▶ Data section:
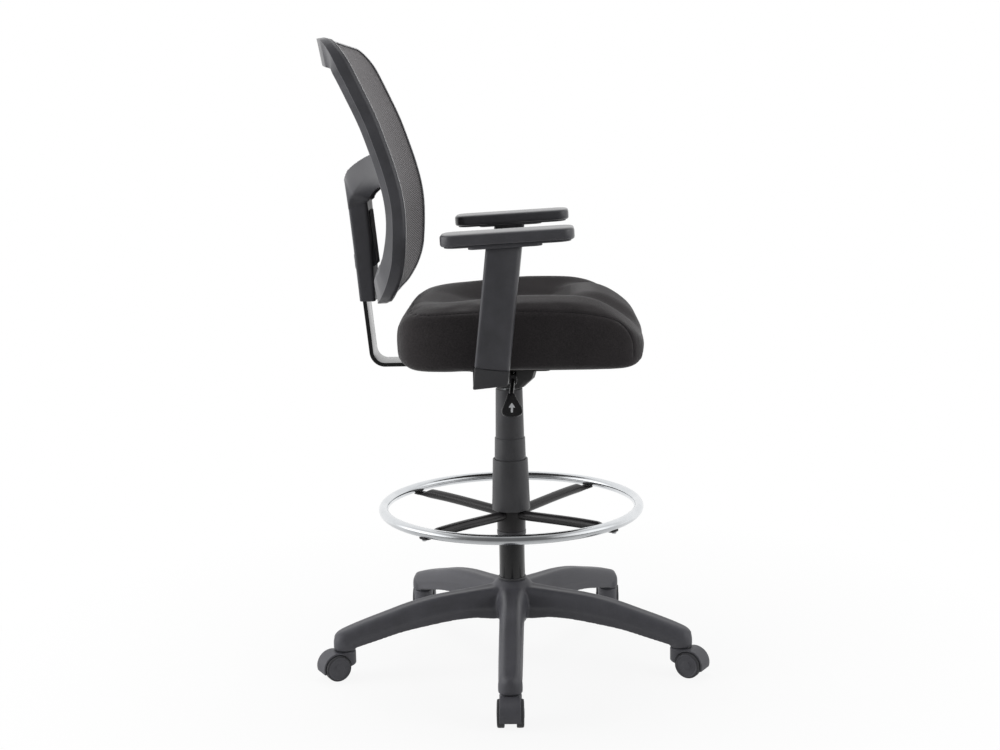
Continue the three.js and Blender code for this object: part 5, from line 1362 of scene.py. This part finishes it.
# %% Floor
def studio_floor():
    bpy.ops.mesh.primitive_plane_add(size=16)
    floor = bpy.context.object
    floor.name = "floor"
    material = bpy.data.materials.new("white studio floor")
    material.use_nodes = True
    tree = material.node_tree
    tree.nodes.clear()
    rays = add(tree, "ShaderNodeLightPath")
    place = add(tree, "ShaderNodeTexCoord").outputs["Object"]
    away = add(tree, "ShaderNodeVectorMath", {0: place}, operation="LENGTH").outputs["Value"]
    ahead = add(tree, "ShaderNodeSeparateXYZ", {0: place}).outputs["X"]
    seen = add(tree, "ShaderNodeMath", {0: rays.outputs["Is Camera Ray"], 1: ranged(tree, away, 0.35, 1.1, 0.9, 1.0)},
               operation="MULTIPLY")
    mirrored = add(tree, "ShaderNodeMath", {0: rays.outputs["Is Glossy Ray"], 1: rays.outputs["Is Transmission Ray"]},
                   operation="MAXIMUM")
    shown = add(tree, "ShaderNodeMath", {0: seen.outputs[0], 1: mirrored.outputs[0]}, operation="MAXIMUM")
    strength = add(tree, "ShaderNodeMath", {0: rays.outputs["Is Camera Ray"],
                                            1: ranged(tree, ahead, -1.3, 0.7, DIM_SIDE, 1.0)}, operation="MAXIMUM")
    paint = add(tree, "ShaderNodeBsdfDiffuse", {"Color": srgb("#c9c9c9")})
    white = add(tree, "ShaderNodeEmission", {"Color": (1, 1, 1, 1), "Strength": strength.outputs[0]})
    surface = add(tree, "ShaderNodeMixShader", {0: shown.outputs[0], 1: paint.outputs[0], 2: white.outputs[0]})
    add(tree, "ShaderNodeOutputMaterial", {"Surface": surface.outputs[0]})
    floor.data.materials.append(material)
    return floor


def studio_world():
    world = bpy.data.worlds.new("white studio")
    bpy.context.scene.world = world
    world.use_nodes = True
    tree = world.node_tree
    tree.nodes.clear()
    rays = add(tree, "ShaderNodeLightPath")
    towards = add(tree, "ShaderNodeTexCoord").outputs["Generated"]
    ahead = add(tree, "ShaderNodeSeparateXYZ", {0: towards}).outputs["X"]
    mirrored = add(tree, "ShaderNodeMath", {0: rays.outputs["Is Glossy Ray"], 1: rays.outputs["Is Transmission Ray"]},
                   operation="MAXIMUM")
    shine = ranged(tree, ahead, -0.7, 0.5, DIM_SIDE, 1.0)
    for direction, power in GLOWS:  # soft glows where the strongest lamps stand
        facing = add(tree, "ShaderNodeVectorMath", {0: towards, 1: Vector(direction).normalized()},
                     operation="DOT_PRODUCT")
        glow = add(tree, "ShaderNodeMapRange", {"Value": facing.outputs["Value"], "From Min": 0.78, "From Max": 1.0,
                                                "To Max": power}, interpolation_type="SMOOTHSTEP")
        shine = add(tree, "ShaderNodeMath", {0: shine, 1: glow.outputs[0]}, operation="ADD").outputs[0]
    room = add(tree, "ShaderNodeMapRange", {"Value": mirrored.outputs[0], "To Min": 0.35, "To Max": shine})
    strength = add(tree, "ShaderNodeMath", {0: room.outputs[0], 1: rays.outputs["Is Camera Ray"]}, operation="MAXIMUM")
    glow = add(tree, "ShaderNodeBackground", {"Color": (1, 1, 1, 1), "Strength": strength.outputs[0]})
    add(tree, "ShaderNodeOutputWorld", {"Surface": glow.outputs[0]})


def soft_lamp(name, place, aim, size, watts):
    """A disk of light that shiny parts don't mirror: the world shows them a soft glow in its place."""
    data = bpy.data.lights.new(name, "AREA")
    data.shape, data.size, data.energy = "DISK", size, watts
    lamp = shown(name, data)
    lamp.location = place
    lamp.rotation_euler = (Vector(aim) - Vector(place)).to_track_quat("-Z", "Y").to_euler()
    lamp.visible_glossy = False


# Where the rear and the front lamp glow in shiny parts, and how much brighter than the room.
GLOWS = [((-0.6, 2.7, 0.3), 1.2), ((-1.15, -2.8, 0.8), 0.8)]
DIM_SIDE = 0.16  # how bright the room behind the camera looks in shiny parts
studio_floor()
studio_world()
soft_lamp("top light", (0.9, 0.2, 3.2), (0, 0, 0.6), 2.0, 54)
soft_lamp("rear light", (-0.6, 2.7, 1.05), (0, 0.1, 0.9), 1.9, 66)
soft_lamp("far light", (2.4, 1.8, 0.95), (0, 0.1, 0.75), 1.8, 22)
soft_lamp("side light", (-2.3, 1.7, 1.6), (0, 0, 0.7), 1.6, 6)
soft_lamp("front light", (-1.15, -2.8, 1.6), (0, 0, 0.85), 1.5, 44)

# %% Camera
# The camera stands 2.9 m off the chair's right side, about as high as the chair, and looks slightly
# down. Its small roll is part of the view.
def studio_camera():
    data = bpy.data.cameras.new("camera")
    data.lens, data.sensor_width = 55.08, 36.0
    camera = shown("camera", data)
    bpy.context.scene.camera = camera
    pitch, roll = 0.1682, 0.019
    level = Vector((0.99964, 0.0267, 0)).normalized()
    side = Vector((level.y, -level.x, 0))
    view = level * math.cos(pitch) - Vector((0, 0, math.sin(pitch)))
    up = level * math.sin(pitch) + Vector((0, 0, math.cos(pitch)))
    right = side * math.cos(roll) - up * math.sin(roll)
    top = side * math.sin(roll) + up * math.cos(roll)
    turned_to = Matrix((right, top, -view)).transposed().to_4x4()
    camera.matrix_world = Matrix.Translation((-2.9009, -0.0606, 1.0575)) @ turned_to
    return camera


studio_camera()
bpy.context.scene.view_settings.view_transform = "Standard"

▶ Exercise directions: Extract all of the data above without altering anything.

▶ Answer to the exercise:
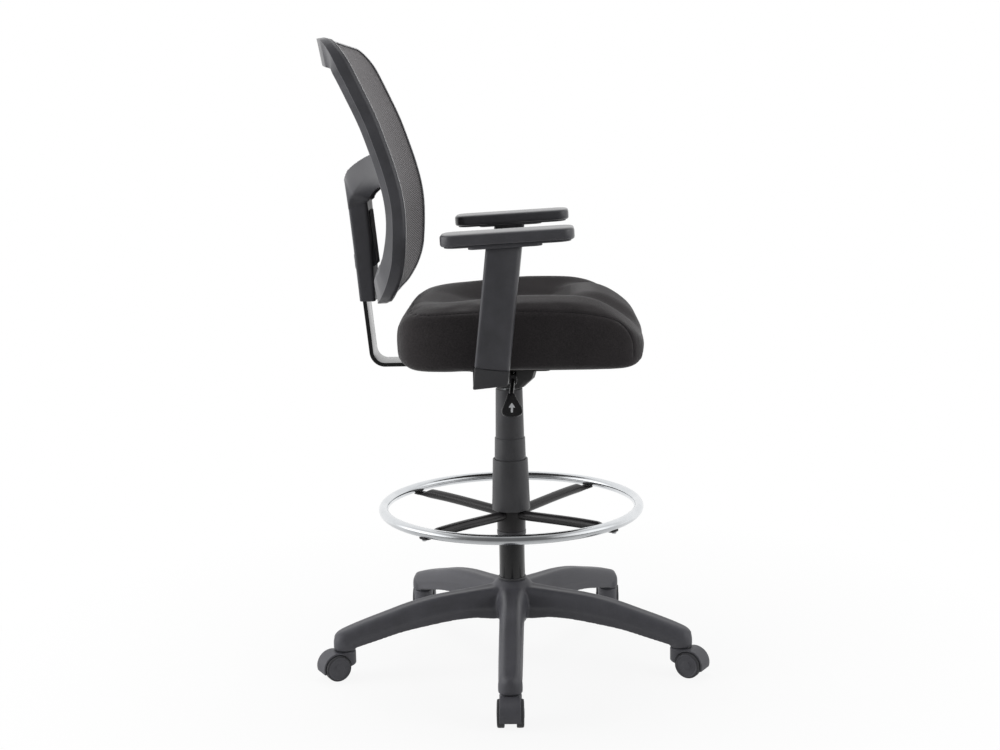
Continue the three.js and Blender code for this object: part 5, from line 1362 of scene.py. This part finishes it.
# %% Floor
def studio_floor():
    bpy.ops.mesh.primitive_plane_add(size=16)
    floor = bpy.context.object
    floor.name = "floor"
    material = bpy.data.materials.new("white studio floor")
    material.use_nodes = True
    tree = material.node_tree
    tree.nodes.clear()
    rays = add(tree, "ShaderNodeLightPath")
    place = add(tree, "ShaderNodeTexCoord").outputs["Object"]
    away = add(tree, "ShaderNodeVectorMath", {0: place}, operation="LENGTH").outputs["Value"]
    ahead = add(tree, "ShaderNodeSeparateXYZ", {0: place}).outputs["X"]
    seen = add(tree, "ShaderNodeMath", {0: rays.outputs["Is Camera Ray"], 1: ranged(tree, away, 0.35, 1.1, 0.9, 1.0)},
               operation="MULTIPLY")
    mirrored = add(tree, "ShaderNodeMath", {0: rays.outputs["Is Glossy Ray"], 1: rays.outputs["Is Transmission Ray"]},
                   operation="MAXIMUM")
    shown = add(tree, "ShaderNodeMath", {0: seen.outputs[0], 1: mirrored.outputs[0]}, operation="MAXIMUM")
    strength = add(tree, "ShaderNodeMath", {0: rays.outputs["Is Camera Ray"],
                                            1: ranged(tree, ahead, -1.3, 0.7, DIM_SIDE, 1.0)}, operation="MAXIMUM")
    paint = add(tree, "ShaderNodeBsdfDiffuse", {"Color": srgb("#c9c9c9")})
    white = add(tree, "ShaderNodeEmission", {"Color": (1, 1, 1, 1), "Strength": strength.outputs[0]})
    surface = add(tree, "ShaderNodeMixShader", {0: shown.outputs[0], 1: paint.outputs[0], 2: white.outputs[0]})
    add(tree, "ShaderNodeOutputMaterial", {"Surface": surface.outputs[0]})
    floor.data.materials.append(material)
    return floor


def studio_world():
    world = bpy.data.worlds.new("white studio")
    bpy.context.scene.world = world
    world.use_nodes = True
    tree = world.node_tree
    tree.nodes.clear()
    rays = add(tree, "ShaderNodeLightPath")
    towards = add(tree, "ShaderNodeTexCoord").outputs["Generated"]
    ahead = add(tree, "ShaderNodeSeparateXYZ", {0: towards}).outputs["X"]
    mirrored = add(tree, "ShaderNodeMath", {0: rays.outputs["Is Glossy Ray"], 1: rays.outputs["Is Transmission Ray"]},
                   operation="MAXIMUM")
    shine = ranged(tree, ahead, -0.7, 0.5, DIM_SIDE, 1.0)
    for direction, power in GLOWS:  # soft glows where the strongest lamps stand
        facing = add(tree, "ShaderNodeVectorMath", {0: towards, 1: Vector(direction).normalized()},
                     operation="DOT_PRODUCT")
        glow = add(tree, "ShaderNodeMapRange", {"Value": facing.outputs["Value"], "From Min": 0.78, "From Max": 1.0,
                                                "To Max": power}, interpolation_type="SMOOTHSTEP")
        shine = add(tree, "ShaderNodeMath", {0: shine, 1: glow.outputs[0]}, operation="ADD").outputs[0]
    room = add(tree, "ShaderNodeMapRange", {"Value": mirrored.outputs[0], "To Min": 0.35, "To Max": shine})
    strength = add(tree, "ShaderNodeMath", {0: room.outputs[0], 1: rays.outputs["Is Camera Ray"]}, operation="MAXIMUM")
    glow = add(tree, "ShaderNodeBackground", {"Color": (1, 1, 1, 1), "Strength": strength.outputs[0]})
    add(tree, "ShaderNodeOutputWorld", {"Surface": glow.outputs[0]})


def soft_lamp(name, place, aim, size, watts):
    """A disk of light that shiny parts don't mirror: the world shows them a soft glow in its place."""
    data = bpy.data.lights.new(name, "AREA")
    data.shape, data.size, data.energy = "DISK", size, watts
    lamp = shown(name, data)
    lamp.location = place
    lamp.rotation_euler = (Vector(aim) - Vector(place)).to_track_quat("-Z", "Y").to_euler()
    lamp.visible_glossy = False


# Where the rear and the front lamp glow in shiny parts, and how much brighter than the room.
GLOWS = [((-0.6, 2.7, 0.3), 1.2), ((-1.15, -2.8, 0.8), 0.8)]
DIM_SIDE = 0.16  # how bright the room behind the camera looks in shiny parts
studio_floor()
studio_world()
soft_lamp("top light", (0.9, 0.2, 3.2), (0, 0, 0.6), 2.0, 54)
soft_lamp("rear light", (-0.6, 2.7, 1.05), (0, 0.1, 0.9), 1.9, 66)
soft_lamp("far light", (2.4, 1.8, 0.95), (0, 0.1, 0.75), 1.8, 22)
soft_lamp("side light", (-2.3, 1.7, 1.6), (0, 0, 0.7), 1.6, 6)
soft_lamp("front light", (-1.15, -2.8, 1.6), (0, 0, 0.85), 1.5, 44)

# %% Camera
# The camera stands 2.9 m off the chair's right side, about as high as the chair, and looks slightly
# down. Its small roll is part of the view.
def studio_camera():
    data = bpy.data.cameras.new("camera")
    data.lens, data.sensor_width = 55.08, 36.0
    camera = shown("camera", data)
    bpy.context.scene.camera = camera
    pitch, roll = 0.1682, 0.019
    level = Vector((0.99964, 0.0267, 0)).normalized()
    side = Vector((level.y, -level.x, 0))
    view = level * math.cos(pitch) - Vector((0, 0, math.sin(pitch)))
    up = level * math.sin(pitch) + Vector((0, 0, math.cos(pitch)))
    right = side * math.cos(roll) - up * math.sin(roll)
    top = side * math.sin(roll) + up * math.cos(roll)
    turned_to = Matrix((right, top, -view)).transposed().to_4x4()
    camera.matrix_world = Matrix.Translation((-2.9009, -0.0606, 1.0575)) @ turned_to
    return camera


studio_camera()
bpy.context.scene.view_settings.view_transform = "Standard"